Exercise material:
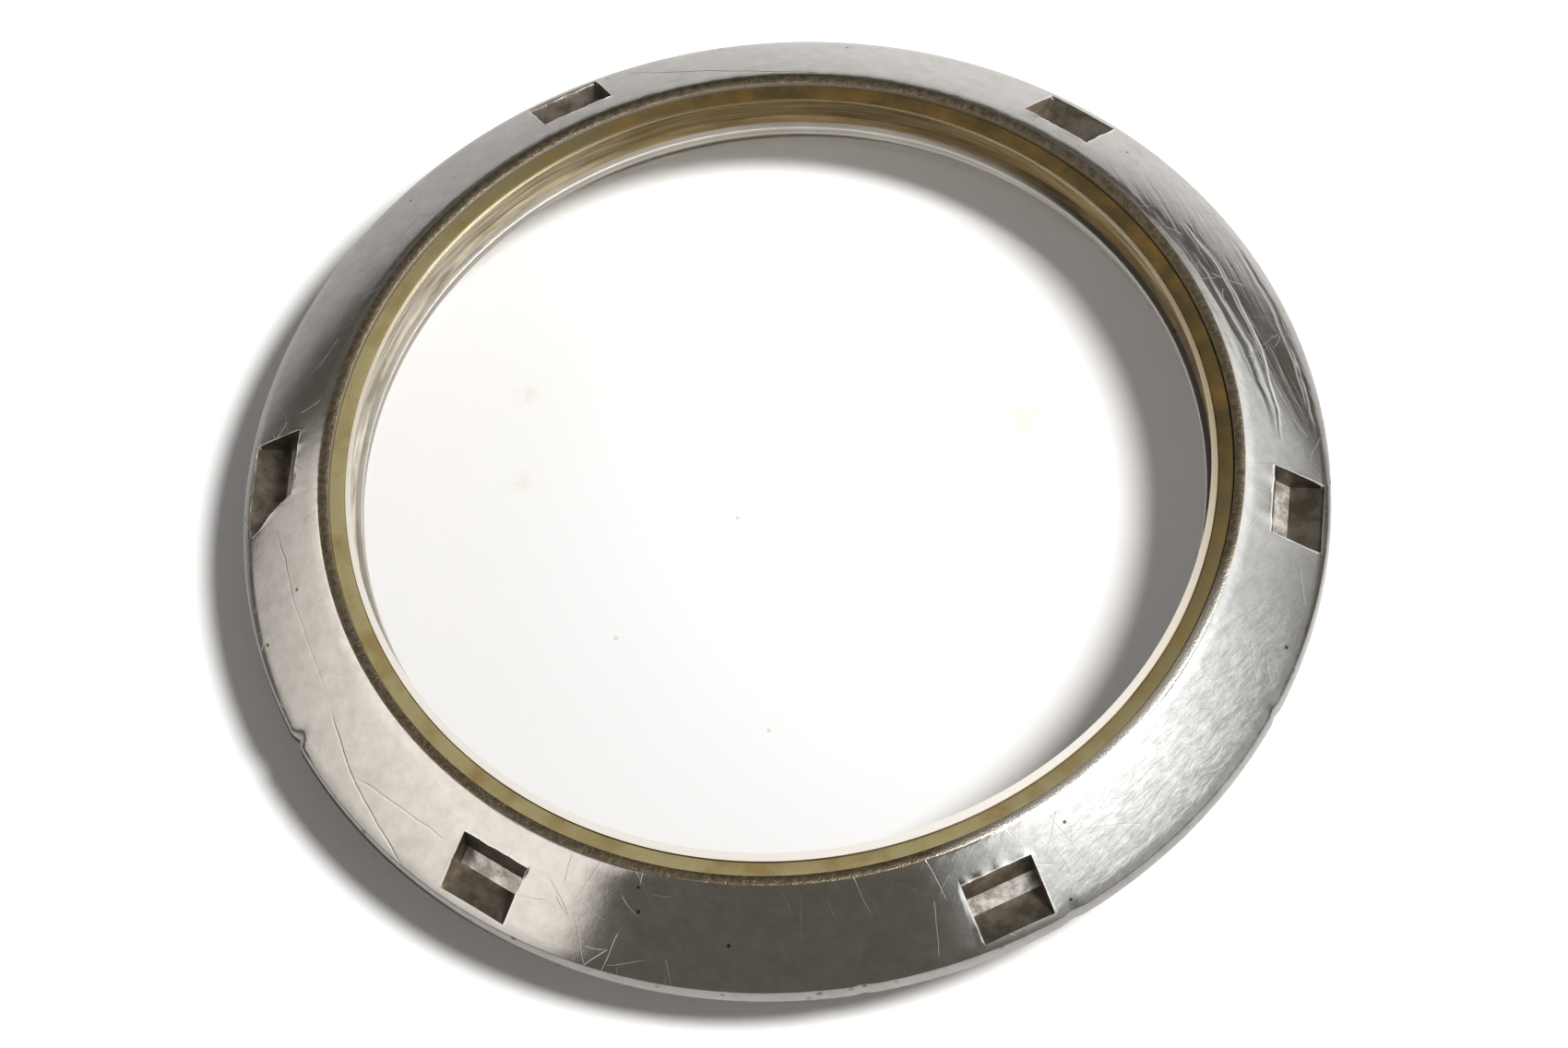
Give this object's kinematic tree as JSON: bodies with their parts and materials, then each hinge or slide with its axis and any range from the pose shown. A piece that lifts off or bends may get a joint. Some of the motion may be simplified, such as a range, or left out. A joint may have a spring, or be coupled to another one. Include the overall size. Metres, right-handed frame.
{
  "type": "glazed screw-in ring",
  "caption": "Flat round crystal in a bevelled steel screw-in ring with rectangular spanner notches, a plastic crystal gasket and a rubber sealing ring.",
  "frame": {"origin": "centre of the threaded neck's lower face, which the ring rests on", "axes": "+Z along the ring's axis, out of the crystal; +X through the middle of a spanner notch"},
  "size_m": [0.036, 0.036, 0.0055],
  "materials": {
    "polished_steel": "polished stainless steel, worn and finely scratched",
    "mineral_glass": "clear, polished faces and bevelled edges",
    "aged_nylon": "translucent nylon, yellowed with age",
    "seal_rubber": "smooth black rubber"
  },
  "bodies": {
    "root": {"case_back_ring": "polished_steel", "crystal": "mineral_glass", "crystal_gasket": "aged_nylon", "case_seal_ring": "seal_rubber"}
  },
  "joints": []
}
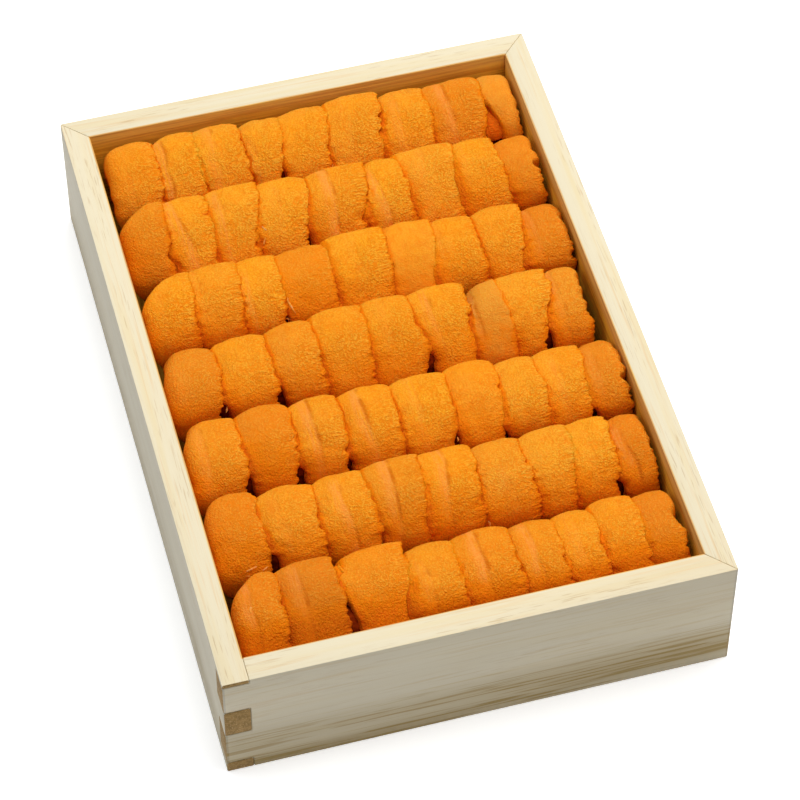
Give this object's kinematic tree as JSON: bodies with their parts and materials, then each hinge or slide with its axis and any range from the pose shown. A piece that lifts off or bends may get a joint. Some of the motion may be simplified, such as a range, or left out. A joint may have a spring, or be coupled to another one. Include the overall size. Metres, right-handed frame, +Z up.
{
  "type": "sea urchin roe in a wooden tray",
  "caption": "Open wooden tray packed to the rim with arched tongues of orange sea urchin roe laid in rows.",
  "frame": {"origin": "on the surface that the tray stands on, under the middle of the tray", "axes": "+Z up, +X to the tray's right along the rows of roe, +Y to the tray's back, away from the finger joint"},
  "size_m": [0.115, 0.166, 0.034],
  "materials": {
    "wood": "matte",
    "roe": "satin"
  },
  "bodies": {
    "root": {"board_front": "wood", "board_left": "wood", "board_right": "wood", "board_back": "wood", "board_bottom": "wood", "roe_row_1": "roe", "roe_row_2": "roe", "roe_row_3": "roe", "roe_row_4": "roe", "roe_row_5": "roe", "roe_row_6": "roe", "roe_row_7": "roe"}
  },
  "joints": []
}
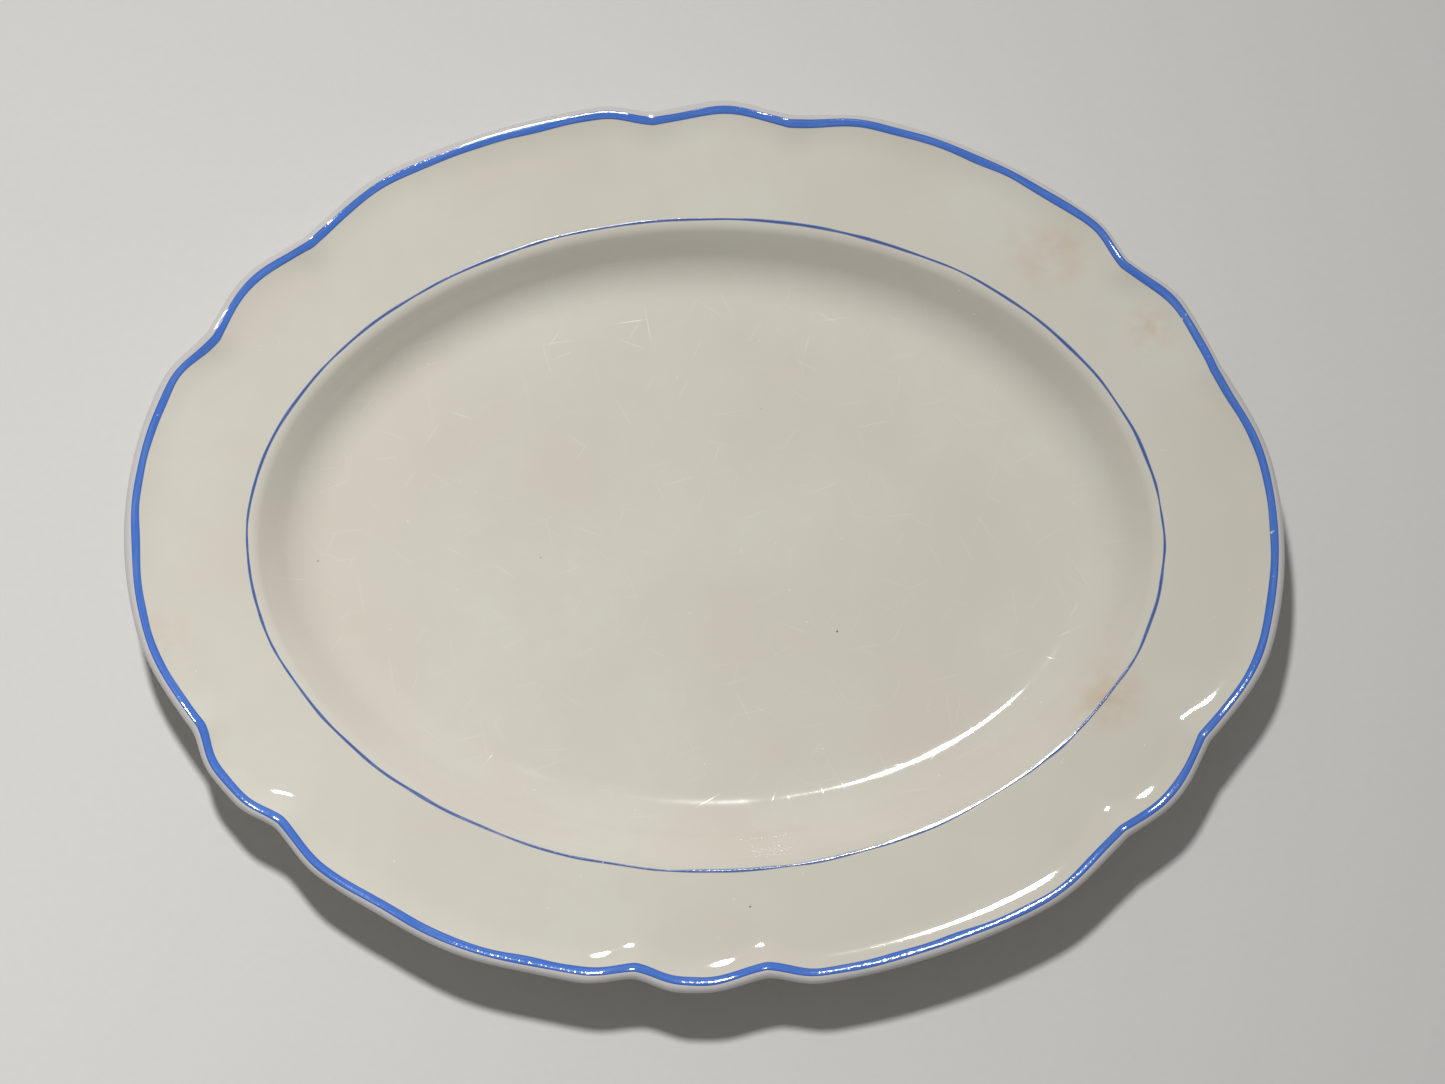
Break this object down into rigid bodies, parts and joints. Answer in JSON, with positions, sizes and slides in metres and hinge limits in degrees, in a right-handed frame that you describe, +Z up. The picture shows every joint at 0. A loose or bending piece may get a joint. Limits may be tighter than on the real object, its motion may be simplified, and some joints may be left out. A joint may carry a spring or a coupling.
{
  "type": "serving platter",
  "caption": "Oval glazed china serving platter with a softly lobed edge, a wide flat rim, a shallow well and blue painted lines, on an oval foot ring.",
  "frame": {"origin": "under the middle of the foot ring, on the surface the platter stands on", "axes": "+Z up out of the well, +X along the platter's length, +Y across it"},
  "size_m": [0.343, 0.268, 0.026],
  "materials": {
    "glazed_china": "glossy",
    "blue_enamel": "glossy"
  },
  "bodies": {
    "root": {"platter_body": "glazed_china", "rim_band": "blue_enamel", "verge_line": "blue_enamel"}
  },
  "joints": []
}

Short task:
Return, word for word, every line from the line with "frame, +Z up." to the final line of the data.

Answer to the exercise:
Give this object's kinematic tree as JSON: bodies with their parts and materials, then each hinge or slide with its axis and any range from the pose shown. A piece that lifts off or bends may get a joint. Some of the motion may be simplified, such as a range, or left out. A joint may have a spring, or be coupled to another one. Include the overall size. Metres, right-handed frame, +Z up.
{
  "type": "sea urchin roe in a wooden tray",
  "caption": "Open wooden tray packed to the rim with arched tongues of orange sea urchin roe laid in rows.",
  "frame": {"origin": "on the surface that the tray stands on, under the middle of the tray", "axes": "+Z up, +X to the tray's right along the rows of roe, +Y to the tray's back, away from the finger joint"},
  "size_m": [0.115, 0.166, 0.034],
  "materials": {
    "wood": "matte",
    "roe": "satin"
  },
  "bodies": {
    "root": {"board_front": "wood", "board_left": "wood", "board_right": "wood", "board_back": "wood", "board_bottom": "wood", "roe_row_1": "roe", "roe_row_2": "roe", "roe_row_3": "roe", "roe_row_4": "roe", "roe_row_5": "roe", "roe_row_6": "roe", "roe_row_7": "roe"}
  },
  "joints": []
}
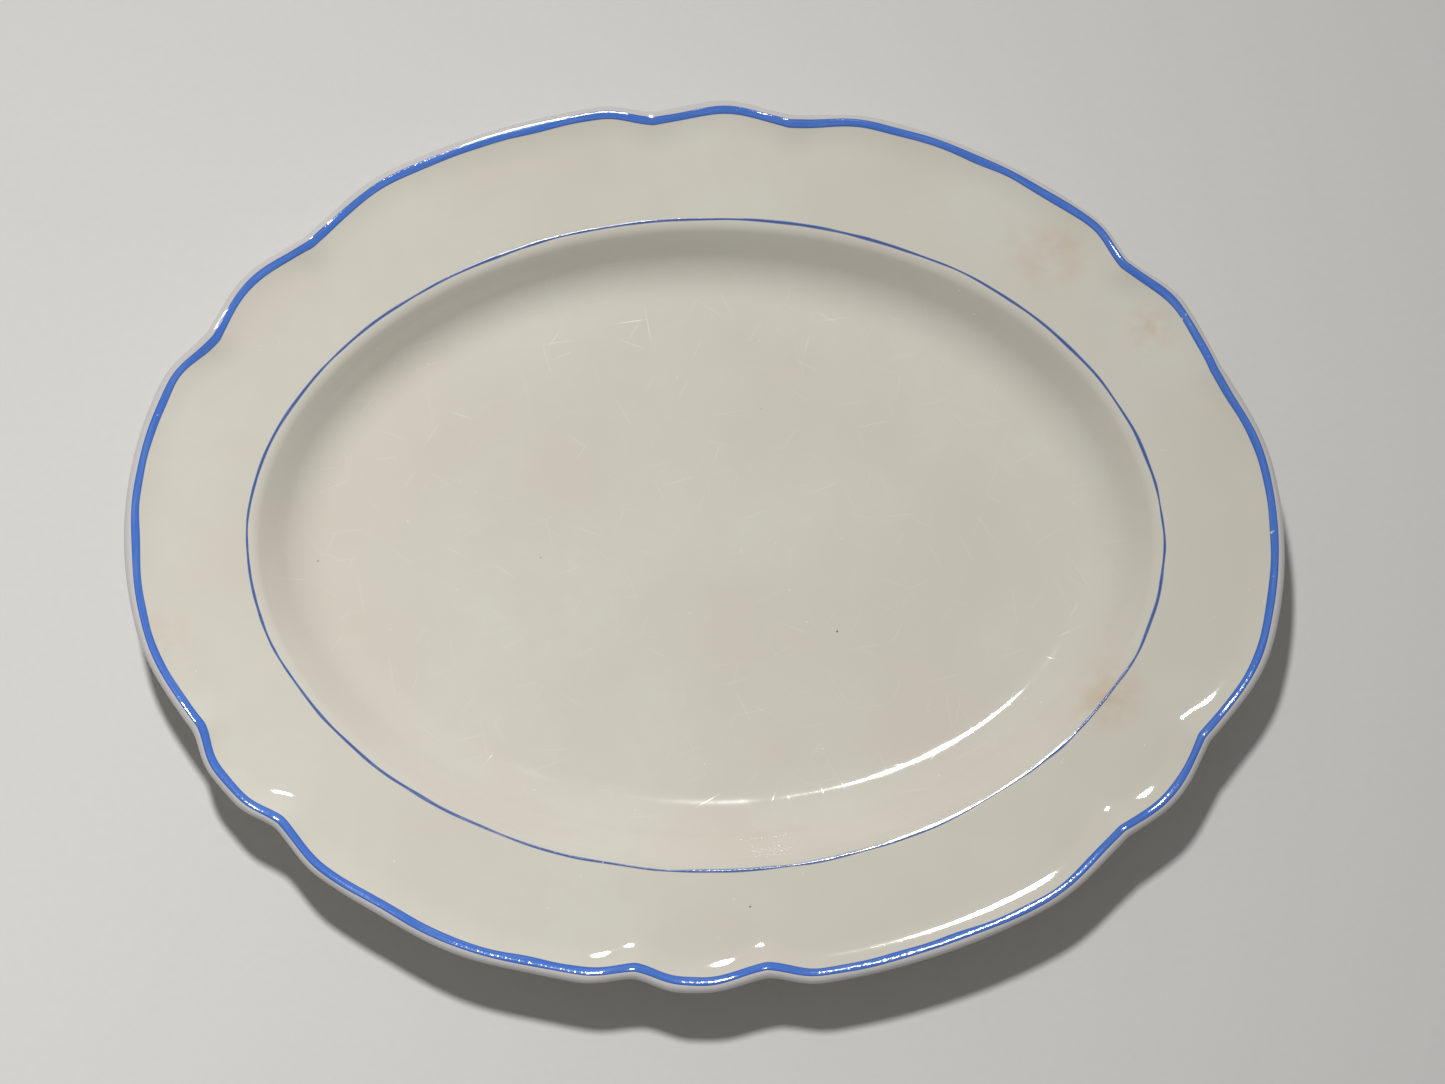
Break this object down into rigid bodies, parts and joints. Answer in JSON, with positions, sizes and slides in metres and hinge limits in degrees, in a right-handed frame that you describe, +Z up. The picture shows every joint at 0. A loose or bending piece may get a joint. Limits may be tighter than on the real object, its motion may be simplified, and some joints may be left out. A joint may carry a spring or a coupling.
{
  "type": "serving platter",
  "caption": "Oval glazed china serving platter with a softly lobed edge, a wide flat rim, a shallow well and blue painted lines, on an oval foot ring.",
  "frame": {"origin": "under the middle of the foot ring, on the surface the platter stands on", "axes": "+Z up out of the well, +X along the platter's length, +Y across it"},
  "size_m": [0.343, 0.268, 0.026],
  "materials": {
    "glazed_china": "glossy",
    "blue_enamel": "glossy"
  },
  "bodies": {
    "root": {"platter_body": "glazed_china", "rim_band": "blue_enamel", "verge_line": "blue_enamel"}
  },
  "joints": []
}